Farmer John has a list of M (1 ≤ M ≤ 1,000) possibly overlapping intervals in which he is available for milking. Each interval i has a starting hour (0 ≤ starting_hour_i ≤ N), an ending hour (starting_hour_i < ending_hour_i ≤ N), and a corresponding efficiency (1 ≤ efficiency_i ≤ 1,000,000) which indicates how many gallons of milk that he can get out of Bessie in that interval. Farmer John starts and stops milking at the beginning of the starting hour and ending hour, respectively. When being milked, Bessie must be milked through an entire interval.

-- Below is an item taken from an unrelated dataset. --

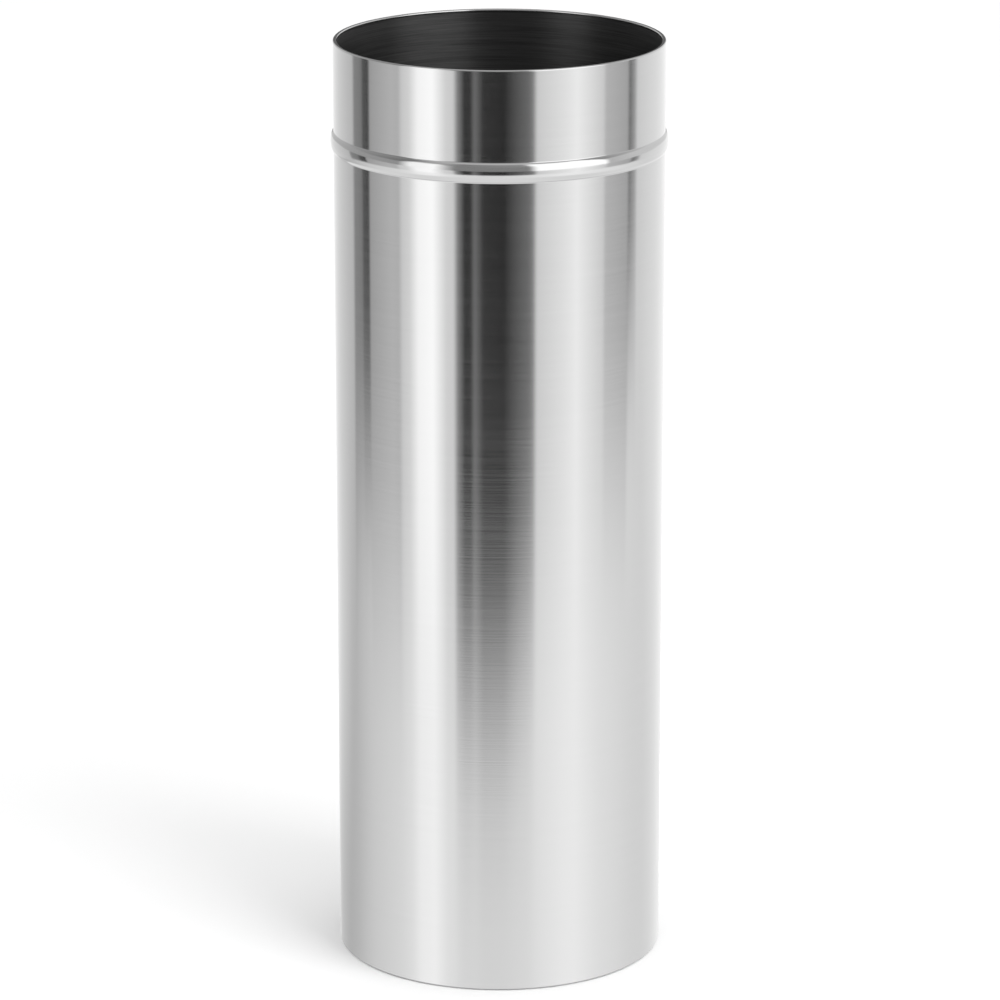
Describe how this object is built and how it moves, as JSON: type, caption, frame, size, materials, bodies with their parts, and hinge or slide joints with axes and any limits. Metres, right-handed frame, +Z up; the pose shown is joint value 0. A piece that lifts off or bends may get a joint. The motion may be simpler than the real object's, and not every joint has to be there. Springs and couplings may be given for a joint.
{
  "type": "umbrella stand",
  "caption": "Round brushed steel umbrella stand with a rolled bead below a hemmed lip, a black inner sleeve, a lift-out drip tray and rubber feet.",
  "frame": {"origin": "on the floor, at the centre of the stand", "axes": "+Z up along the tube's axis, out of its open top; the stand is round, and -Y is its front"},
  "size_m": [0.2239, 0.2238, 0.628],
  "materials": {
    "brushed_steel": "stainless, brushed around the tube",
    "black_paint": "satin black over brushed sheet",
    "plated_steel": "zinc-plated pressing",
    "mill_steel": "dark mill-finish plate",
    "black_rubber": "matt moulded",
    "zinc_fixings": "bright zinc",
    "tray_plastic": "fine-textured black"
  },
  "bodies": {
    "stand": {"body_shell": "brushed_steel", "inner_sleeve": "black_paint", "base_pan": "plated_steel", "ballast_plate": "mill_steel", "foot_1": "black_rubber", "foot_2": "black_rubber", "foot_3": "black_rubber", "foot_4": "black_rubber", "foot_washers": "zinc_fixings", "foot_screws": "zinc_fixings"},
    "tray": {"drip_tray": "tray_plastic"}
  },
  "joints": [
    {"name": "tray_lift", "type": "slide", "parent": "stand", "child": "tray", "axis": [0, 0, 1], "range_m": [0, 0.62]}
  ]
}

Even Bessie has her limitations, though. After being milked during any interval, she must rest R (1 ≤ R ≤ N) hours before she can start milking again. Given Farmer Johns list of intervals, determine the maximum amount of milk that Bessie can produce in the N hours.

Input

* Line 1: Three space-separated integers: N, M, and R
* Lines 2..M+1: Line i+1 describes FJ's ith milking interval withthree space-separated integers: starting_hour_i , ending_hour_i , and efficiency_i

Output

* Line 1: The maximum number of gallons of milk that Bessie can product in the N hours

Sample Input

12 4 2
1 2 8
10 12 19
3 6 24
7 10 31

Sample Output

43

Source

USACO 2007 November Silver

dp，采用记忆化搜索，按题目意思建边就行

#include <map>
#include <set>
#include <list>
#include <queue>
#include <stack>
#include <vector>
#include <cmath>
#include <cstdio>
#include <cstdlib>
#include <cstring>
#include <iostream>
#include <algorithm>

using namespace std;

const int N = 1000010;
int dp[1010];
int head[1010];
int w[1010];
int tot;

struct kode
{
	int next;
	int to;
}edge[1010 * 1010];

struct node
{
	int l, r, eff;
}hour[1010];

void addedge(int from, int to)
{
	edge[tot].to = to;
	edge[tot].next = head[from];
	head[from] = tot++;
}

int dfs(int u)
{
	if (dp[u])
	{
		return dp[u];
	}
	for (int i = head[u]; ~i; i = edge[i].next)
	{
		int v = edge[i].to;
		dp[u] = max(dp[u], dfs(v));
	}
	dp[u] += w[u];
	return dp[u];
}

int main()
{
	int n, m, r;
	while (~scanf("%d%d%d", &n, &m, &r))
	{
		memset (head, -1, sizeof(head));
		memset (dp, 0, sizeof(dp));
		tot = 0;
		for (int i = 1; i <= m; ++i)
		{
			scanf("%d%d%d", &hour[i].l, &hour[i].r, &hour[i].eff);
			w[i] = hour[i].eff;
		}
		for (int i = 1; i <= m; ++i)
		{
			for (int j = i + 1; j <= m; ++j)
			{
				if (hour[i].r + r <= hour[j].l)
				{
					addedge(i, j);
					// printf("%d -- %d\n", i, j);
				}
				else if (hour[j].r + r <= hour[i].l)
				{
					addedge(j, i);
					// printf("%d -- %d\n", j, i);
				}
			}
		}
		int ans = 0;
		for (int i = 1; i <= m; ++i)
		{
			ans = max(ans, dfs(i));
		}
		printf("%d\n", ans);
	}
	return 0;
}